Uroku i czaru bez wątpienia dodają filmowi statyczne obrazy surowej islandzkiej przyrody; to ona jest drugim bohaterem dzieła. Czarne plaże, wodospady, jaskinie, laguna lodowca, stado dzikich koni biegnących przez bezkresne równiny, zielone wzgórza, puste drogi znikające we mgle, suszarnie ryb – oto fotografia dostojeństwa i bogactwa natury. Sekwencje te, wkomponowane w sceny z koncertów, mogłyby przyczynić się do powstania doskonałych wideoklipów. Jest to również dowód na to, w jak naturalny sposób muzyka Sigur Rós wynika z miejsca, w którym postaje, zupełne tak, jakby była oprawą muzyczną do otaczającej artystów natury.

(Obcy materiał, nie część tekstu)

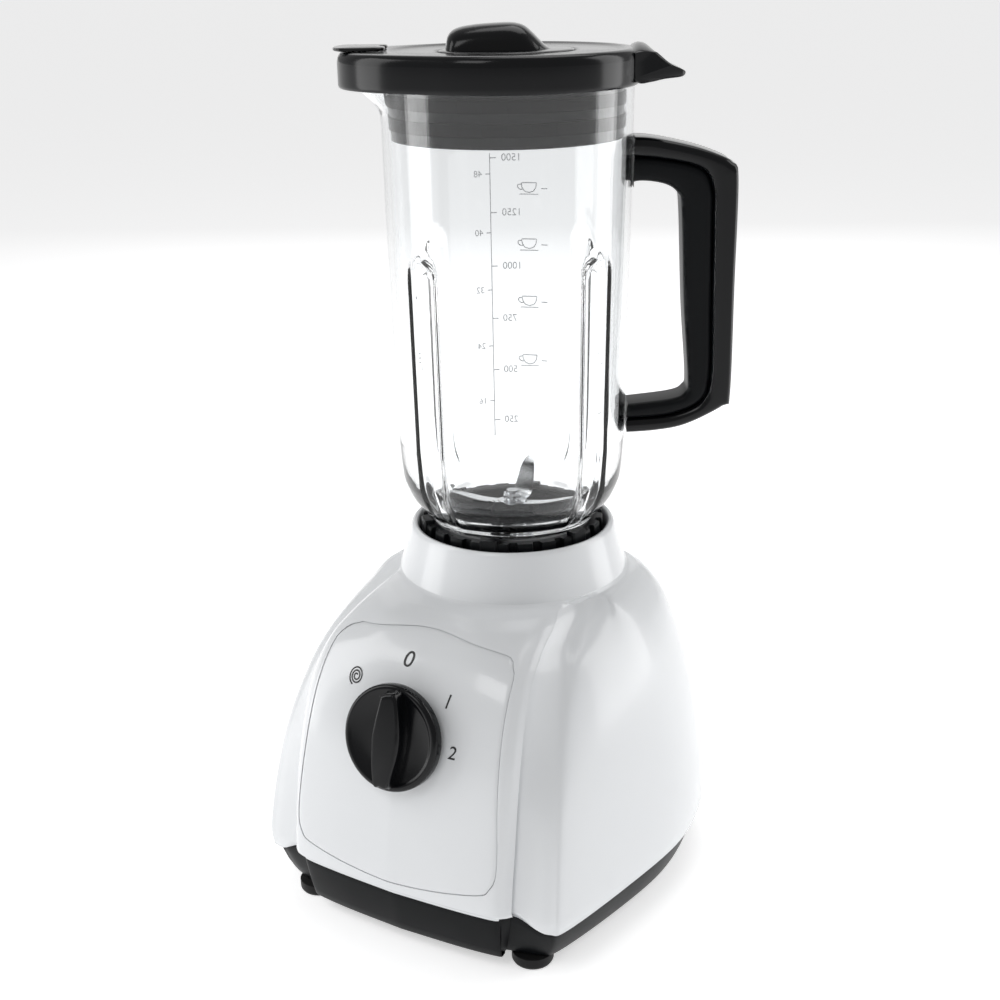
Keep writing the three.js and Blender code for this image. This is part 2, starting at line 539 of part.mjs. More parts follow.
let cap = solid(turned([[CAP_R - 3, 386], [CAP_R - 0.5, 386], [CAP_R - 0.5, 402.5], [CAP_R - 1.8, 402.5],
  [CAP_R - 1.8, 404.9], [CAP_R - 0.5, 404.9], [CAP_R - 0.5, 405.5], [31.2, 405.5],
  [31.2, 407.6], [0, 407.6], [0, 405.2], [CAP_R - 3, 405.2]], 48));
const hump = slab(curve([[-24, 407], [-23, 413], [-18.5, 417], [-10, 418.8], [0, 419.3], [6, 418.6],
  [12, 414.6], [17, 409.6], [20, 407], [18, 405.6], [0, 405.4], [-22, 405.6], [-24, 407]], 30)
  .slice(0, -1), 30);
cap = cap.add(solid(hump));
piece('filler_cap', 'gloss_black', cap, onRim);
piece('cap_seal', 'rubber_black', ring(CAP_R - 1.5, CAP_R - 0.4, 402.8, 404.6, 40), onRim);

export default blender;
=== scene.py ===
import math

import bmesh
import bpy
import numpy as np
from mathutils import Matrix, Vector


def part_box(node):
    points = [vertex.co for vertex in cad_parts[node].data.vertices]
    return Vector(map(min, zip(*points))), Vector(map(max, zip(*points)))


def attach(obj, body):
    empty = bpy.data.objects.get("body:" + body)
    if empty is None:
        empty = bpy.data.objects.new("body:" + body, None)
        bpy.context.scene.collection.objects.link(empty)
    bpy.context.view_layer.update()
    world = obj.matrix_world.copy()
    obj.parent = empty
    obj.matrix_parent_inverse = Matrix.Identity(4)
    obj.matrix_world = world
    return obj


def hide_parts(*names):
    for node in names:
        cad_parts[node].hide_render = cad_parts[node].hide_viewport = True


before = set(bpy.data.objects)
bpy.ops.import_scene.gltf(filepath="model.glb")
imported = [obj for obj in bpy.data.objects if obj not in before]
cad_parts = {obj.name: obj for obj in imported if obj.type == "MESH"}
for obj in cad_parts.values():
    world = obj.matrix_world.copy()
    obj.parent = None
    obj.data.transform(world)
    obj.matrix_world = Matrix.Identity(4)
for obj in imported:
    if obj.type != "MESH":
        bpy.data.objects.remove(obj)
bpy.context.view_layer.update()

MM = 0.001
TURN = math.radians(29.5)      # the jug's handle direction, from +X
KNOB_AT = (0, -110.6, 110)
KNOB_TILT = math.radians(14.5)


# ------------------------------------------------------------ small geometry
def smooth(a, b, v):
    t = np.clip((np.asarray(v, float) - a) / (b - a), 0, 1)
    return t * t * (3 - 2 * t)


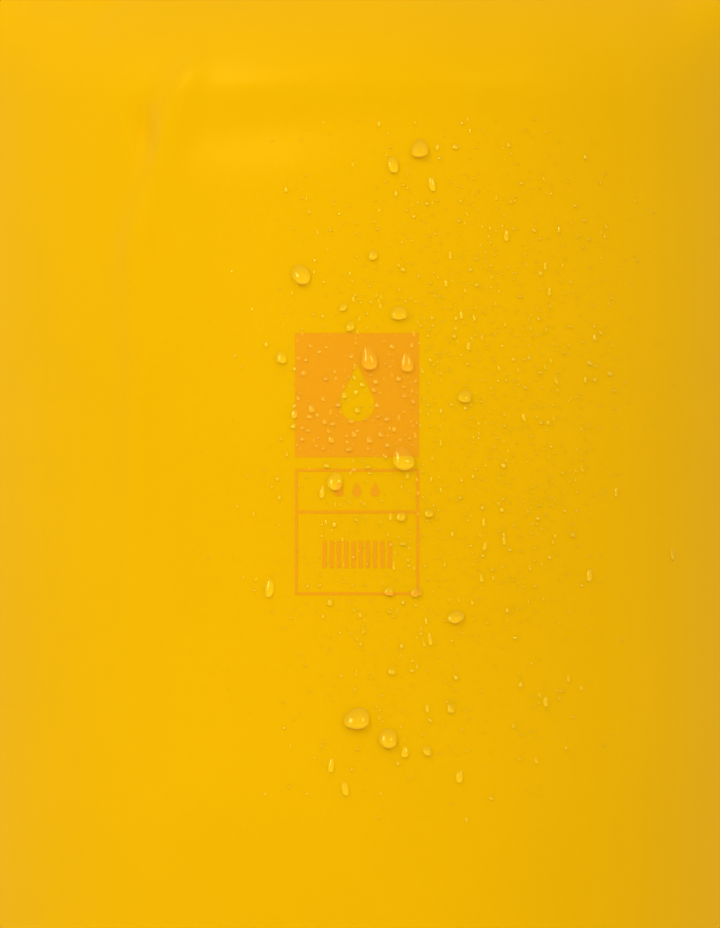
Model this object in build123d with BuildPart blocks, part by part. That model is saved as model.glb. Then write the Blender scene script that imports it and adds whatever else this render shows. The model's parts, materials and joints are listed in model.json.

Można twierdzić, że islandzka muzyka jest melancholijna i nostalgiczna, przepełniona rozdzierającym smutkiem i hermetyczna. Jak jednak dowodzą filmy „Rock w Reykjaviku”, ,„Pop w Reykjaviku”, „Mistrzowie wrzasku” i „Heima”, określenia te są zbyt ogólnikowe. Muzyka z małej, odległej, północnej wyspy to nie tylko Björk, Sigur Rós, Múm i Amiina, do których twórczości pasuje powyższa charakterystyka. To także punkowe brzmienie Tappi Tikarrass, The Sugercubes, rockowy Mínus i Vinyl, trip-hopowy GusGus i Bang Gang, elektrofolkowy Slowblow, hip-hopowy Quarashi… Bardzo trudno jest opisać fenomen islandzkiej muzyki, składa się na niego bowiem wiele unikalnych, niepodobnych do niczego innego, wyjątkowych elementów.

Artykuł powstał dzięki festiwalowi 36. Letní Filmová Škola Uherske Hradiště w Republice Czeskiej.